Umgestaltung der Gartenfläche durch Sondernutzungsberechtigten als bauliche Veränderung
Gericht
LG München I
Art der Entscheidung
Beschluss über sofortige Beschwerde
Datum
03. 08. 2005
Aktenzeichen
1 T 10251/05
Die grundlegende Umgestaltung eines Gartens stellt eine zustimmungsbedürftige bauliche Veränderung dar.
Erfolgt die Umgestaltung ohne Zustimmung , so ergibt sich ein nicht hinzunehmender Nachteil der übrigen Wohnungseigentümer nicht allein aus einem Widerspruch zu den Vorgaben des mit dem Kaufvertrag beurkundeten Freiflächengestaltungsplans; dieser entfaltet - wenn er nicht Bestandteil der Teilungserklärung oder Gemeinschaftsordnung ist - keine drittschützende Bindungswirkung.
Der an einer Gartenfläche sondernutzungsberechtigte Wohnungseigentümer einer Wohnanlage kann auch - bei ansonsten parkähnlicher Begrünung der Wohnanlage - die ihm zustehende Gartenfläche als Steingarten gestalten.

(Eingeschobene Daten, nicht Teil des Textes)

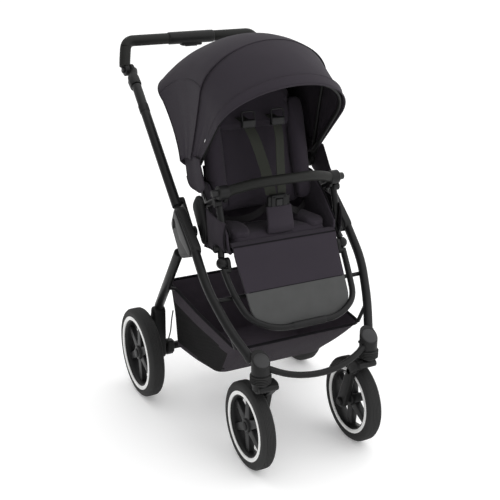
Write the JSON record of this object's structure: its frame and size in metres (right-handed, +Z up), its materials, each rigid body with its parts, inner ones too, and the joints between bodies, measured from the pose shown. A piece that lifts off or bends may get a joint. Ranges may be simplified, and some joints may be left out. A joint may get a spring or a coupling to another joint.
{
  "type": "baby stroller",
  "caption": "Folding baby stroller with reclining padded seat, folding hood, bumper bar, basket, swivelling front casters and larger rear wheels",
  "frame": {"origin": "on the floor at the middle of the stroller's bounding box", "axes": "+Z up, +Y to the rear where the handlebar is, +X to the child's left"},
  "size_m": [0.602, 0.8776, 1.128],
  "materials": {
    "frame": "satin black powder coat",
    "plastic": "fine textured black",
    "grip": "matt imitation leather",
    "rubber": "matt black",
    "fabric": "woven dark slate",
    "basket_fabric": "woven and net"
  },
  "bodies": {
    "chassis": {"hub_casing_right": "plastic", "hub_casing_left": "plastic", "front_leg_right": "frame", "front_leg_left": "frame", "caster_housing_right": "plastic", "caster_housing_left": "plastic", "seat_adapter_right": "plastic", "seat_adapter_left": "plastic", "seat_side_tube_right": "frame", "seat_side_tube_left": "frame", "front_cross_bar": "frame", "mid_cross_tube": "frame", "basket": "basket_fabric", "seat_cushion": "fabric", "buckle": "plastic"},
    "push_frame": {"push_tube_right": "frame", "push_tube_left": "frame", "handle_clamp_right": "plastic", "handle_clamp_left": "plastic"},
    "handlebar": {"handle_tube": "frame", "handle_centre_grip": "plastic", "handle_grip_right": "grip", "handle_grip_left": "grip"},
    "fold_trigger": {"fold_trigger": "plastic"},
    "rear_frame": {"rear_leg_right": "frame", "rear_leg_left": "frame", "axle_housing_right": "plastic", "axle_housing_left": "plastic", "rear_axle_tube": "frame", "brake_cable": "rubber"},
    "brake_pedal": {"brake_pedal": "plastic"},
    "backrest": {"back_frame": "frame", "back_pad": "fabric", "hood_rear_panel": "fabric"},
    "recline_lever": {"recline_lever": "plastic"},
    "hood_mid": {"hood_mid_bow": "plastic"},
    "hood_front": {"hood_front_panel": "fabric", "hood_front_bow": "plastic"},
    "calf_rest": {"footrest_bar": "frame", "calf_pad": "fabric"},
    "bumper": {"bumper_bar": "grip"},
    "buckle_button": {"buckle_button": "plastic"},
    "swivel_lock_right": {"swivel_lock_right": "plastic"},
    "handle_button_right": {"handle_button_right": "plastic"},
    "bumper_button_right": {"bumper_button_right": "plastic"},
    "caster_right": {"caster_fork_right": "plastic", "suspension_collar_right": "rubber"},
    "wheel_front_right": {"tyre_front_right": "rubber", "rim_front_right": "plastic"},
    "wheel_rear_right": {"tyre_rear_right": "rubber", "rim_rear_right": "plastic"},
    "swivel_lock_left": {"swivel_lock_left": "plastic"},
    "handle_button_left": {"handle_button_left": "plastic"},
    "bumper_button_left": {"bumper_button_left": "plastic"},
    "caster_left": {"caster_fork_left": "plastic", "suspension_collar_left": "rubber"},
    "wheel_front_left": {"tyre_front_left": "rubber", "rim_front_left": "plastic"},
    "wheel_rear_left": {"tyre_rear_left": "rubber", "rim_rear_left": "plastic"}
  },
  "joints": [
    {"name": "chassis_fold", "type": "hinge", "parent": "chassis", "child": "push_frame", "pos_m": [0, -0.062, 0.612], "axis": [1, 0, 0], "range_deg": [0, 120]},
    {"name": "rear_legs_fold", "type": "hinge", "parent": "chassis", "child": "rear_frame", "pos_m": [0, -0.062, 0.612], "axis": [1, 0, 0], "range_deg": [-38, 0]},
    {"name": "handle_angle", "type": "hinge", "parent": "push_frame", "child": "handlebar", "pos_m": [0, 0.381, 0.991], "axis": [1, 0, 0], "range_deg": [-50, 50]},
    {"name": "fold_trigger_lift", "type": "slide", "parent": "handlebar", "child": "fold_trigger", "axis": [0, 0, 1], "range_m": [0, 0.006], "stiffness_N_per_m": 300},
    {"name": "brake_pedal_tilt", "type": "hinge", "parent": "rear_frame", "child": "brake_pedal", "pos_m": [0, 0.211, 0.14], "axis": [1, 0, 0], "range_deg": [-20, 0]},
    {"name": "backrest_recline", "type": "hinge", "parent": "chassis", "child": "backrest", "pos_m": [0, -0.06, 0.68], "axis": [1, 0, 0], "range_deg": [-35, 0]},
    {"name": "recline_lever_lift", "type": "slide", "parent": "backrest", "child": "recline_lever", "axis": [0, 0, 1], "range_m": [0, 0.008], "stiffness_N_per_m": 300},
    {"name": "hood_mid_turn", "type": "hinge", "parent": "backrest", "child": "hood_mid", "pos_m": [0, -0.01, 0.76], "axis": [1, 0, 0], "range_deg": [-33, 0]},
    {"name": "hood_front_turn", "type": "hinge", "parent": "hood_mid", "child": "hood_front", "pos_m": [0, -0.01, 0.76], "axis": [1, 0, 0], "range_deg": [-33, 0]},
    {"name": "calf_rest_turn", "type": "hinge", "parent": "chassis", "child": "calf_rest", "pos_m": [0, -0.192, 0.557], "axis": [1, 0, 0], "range_deg": [-46, 0]},
    {"name": "bumper_pull", "type": "slide", "parent": "chassis", "child": "bumper", "axis": [0, -0.8, 0.6], "range_m": [0, 0.05]},
    {"name": "buckle_button_press", "type": "slide", "parent": "chassis", "child": "buckle_button", "axis": [0, 1, 0], "range_m": [0, 0.005], "stiffness_N_per_m": 300},
    {"name": "swivel_lock_right_lift", "type": "slide", "parent": "chassis", "child": "swivel_lock_right", "axis": [0, 0, 1], "range_m": [0, 0.006], "stiffness_N_per_m": 300},
    {"name": "handle_button_right_press", "type": "slide", "parent": "handlebar", "child": "handle_button_right", "axis": [1, 0, 0], "range_m": [0, 0.0025], "stiffness_N_per_m": 300},
    {"name": "bumper_button_right_press", "type": "slide", "parent": "bumper", "child": "bumper_button_right", "axis": [1, 0, 0], "range_m": [0, 0.005], "stiffness_N_per_m": 300},
    {"name": "caster_right_swivel", "type": "hinge", "parent": "chassis", "child": "caster_right", "pos_m": [-0.167, -0.378, 0.3], "axis": [0, 0, 1], "continuous": true},
    {"name": "wheel_front_right_spin", "type": "hinge", "parent": "caster_right", "child": "wheel_front_right", "pos_m": [-0.166, -0.315, 0.124], "axis": [1, 0, 0], "continuous": true},
    {"name": "wheel_rear_right_spin", "type": "hinge", "parent": "rear_frame", "child": "wheel_rear_right", "pos_m": [-0.278, 0.211, 0.14], "axis": [1, 0, 0], "continuous": true},
    {"name": "swivel_lock_left_lift", "type": "slide", "parent": "chassis", "child": "swivel_lock_left", "axis": [0, 0, 1], "range_m": [0, 0.006], "stiffness_N_per_m": 300},
    {"name": "handle_button_left_press", "type": "slide", "parent": "handlebar", "child": "handle_button_left", "axis": [-1, 0, 0], "range_m": [0, 0.0025], "stiffness_N_per_m": 300},
    {"name": "bumper_button_left_press", "type": "slide", "parent": "bumper", "child": "bumper_button_left", "axis": [-1, 0, 0], "range_m": [0, 0.005], "stiffness_N_per_m": 300},
    {"name": "caster_left_swivel", "type": "hinge", "parent": "chassis", "child": "caster_left", "pos_m": [0.167, -0.378, 0.3], "axis": [0, 0, 1], "continuous": true},
    {"name": "wheel_front_left_spin", "type": "hinge", "parent": "caster_left", "child": "wheel_front_left", "pos_m": [0.166, -0.315, 0.124], "axis": [1, 0, 0], "continuous": true},
    {"name": "wheel_rear_left_spin", "type": "hinge", "parent": "rear_frame", "child": "wheel_rear_left", "pos_m": [0.278, 0.211, 0.14], "axis": [1, 0, 0], "continuous": true}
  ],
  "couplings": [
    {"joint": "rear_legs_fold", "follows": "chassis_fold", "ratio": -0.31667},
    {"joint": "hood_front_turn", "follows": "hood_mid_turn", "ratio": 1}
  ]
}
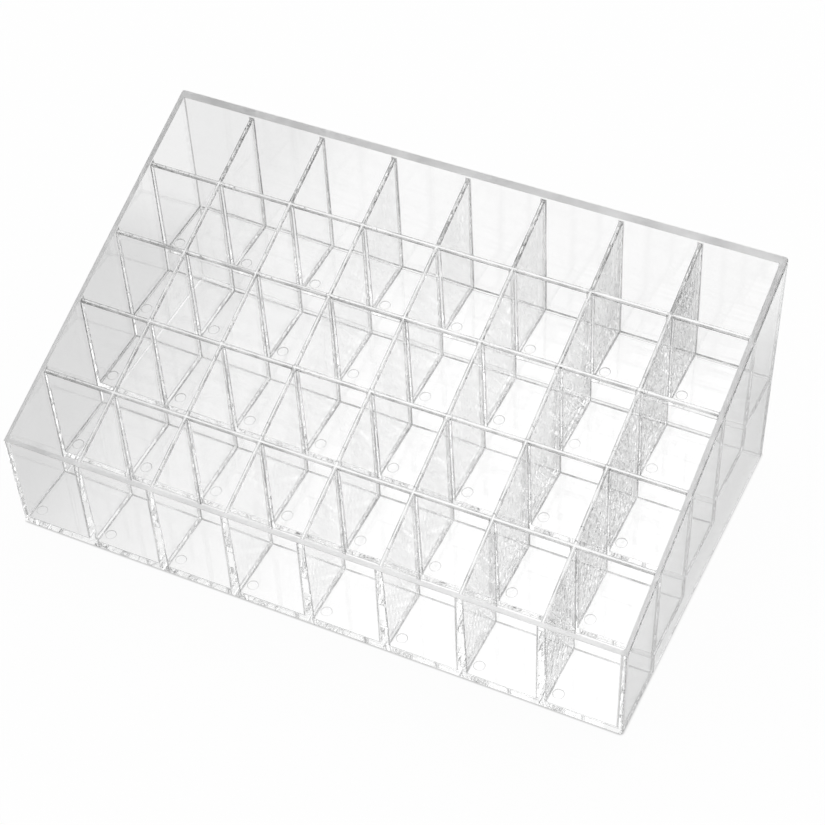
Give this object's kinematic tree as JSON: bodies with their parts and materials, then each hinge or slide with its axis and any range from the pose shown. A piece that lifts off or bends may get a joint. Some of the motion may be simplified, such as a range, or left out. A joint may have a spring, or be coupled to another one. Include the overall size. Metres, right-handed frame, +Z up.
{
  "type": "lipstick organizer",
  "caption": "Clear stepped organizer tray with a sloping rim and a grid of upright slots on rising floors that hold lipsticks so that every row can be seen.",
  "frame": {"origin": "middle of the footprint, on the table", "axes": "+X to the right seen from the front, +Y from the low front towards the high back, +Z up"},
  "size_m": [0.225, 0.134, 0.0914],
  "materials": {
    "clear_plastic": "polished, clear"
  },
  "bodies": {
    "root": {"front_wall": "clear_plastic", "back_wall": "clear_plastic", "left_side_wall": "clear_plastic", "right_side_wall": "clear_plastic", "slot_floor_row_1": "clear_plastic", "slot_floor_row_2": "clear_plastic", "slot_floor_row_3": "clear_plastic", "slot_floor_row_4": "clear_plastic", "slot_floor_row_5": "clear_plastic", "row_divider_1": "clear_plastic", "row_divider_2": "clear_plastic", "row_divider_3": "clear_plastic", "row_divider_4": "clear_plastic", "column_divider_1": "clear_plastic", "column_divider_2": "clear_plastic", "column_divider_3": "clear_plastic", "column_divider_4": "clear_plastic", "column_divider_5": "clear_plastic", "column_divider_6": "clear_plastic", "column_divider_7": "clear_plastic"}
  },
  "joints": []
}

Ob sich diese Gestaltung in die vorhandene Gartenfläche einfügt, richtet sich nach objektiver Betrachtungsweise und nicht danach, ob sich ein Wohnungseigentümer durch die Gestaltung beeinträchtigt fühlt.
Auszüge aus dem Sachverhalt:
Der Ast. ist Eigentümer einer Wohnung im Vorderhaus Nr. 18; die Ag. sind Eigentümer der im Gartenhaus Nr. 20 gelegenen Wohnung Nr. 6. Den Ag. sind gem. § 3 GemO Sondernutzungsrechte an gekennzeichneten Terrassen- und Gartenflächen eingeräumt. Die Ag. haben auf der Sondernutzungsfläche im nördlichen bzw. nordöstlichen Teil der Gartenfläche ohne vorherige Zustimmung der übrigen Miteigentümer einen (so die Bezeichnung des Ast.) „japanischen Steingarten“ angelegt. Mit zwischenzeitlich angefochtenem Mehrheitsbeschluss vom 31. 1. 2005 wurde die Errichtung des Steingartens nachträglich genehmigt. Eine Entscheidung im Beschlussanfechtungsverfahren ist bislang nicht ergangen, da der Ausgang des hiesigen Verfahrens abgewartet wird.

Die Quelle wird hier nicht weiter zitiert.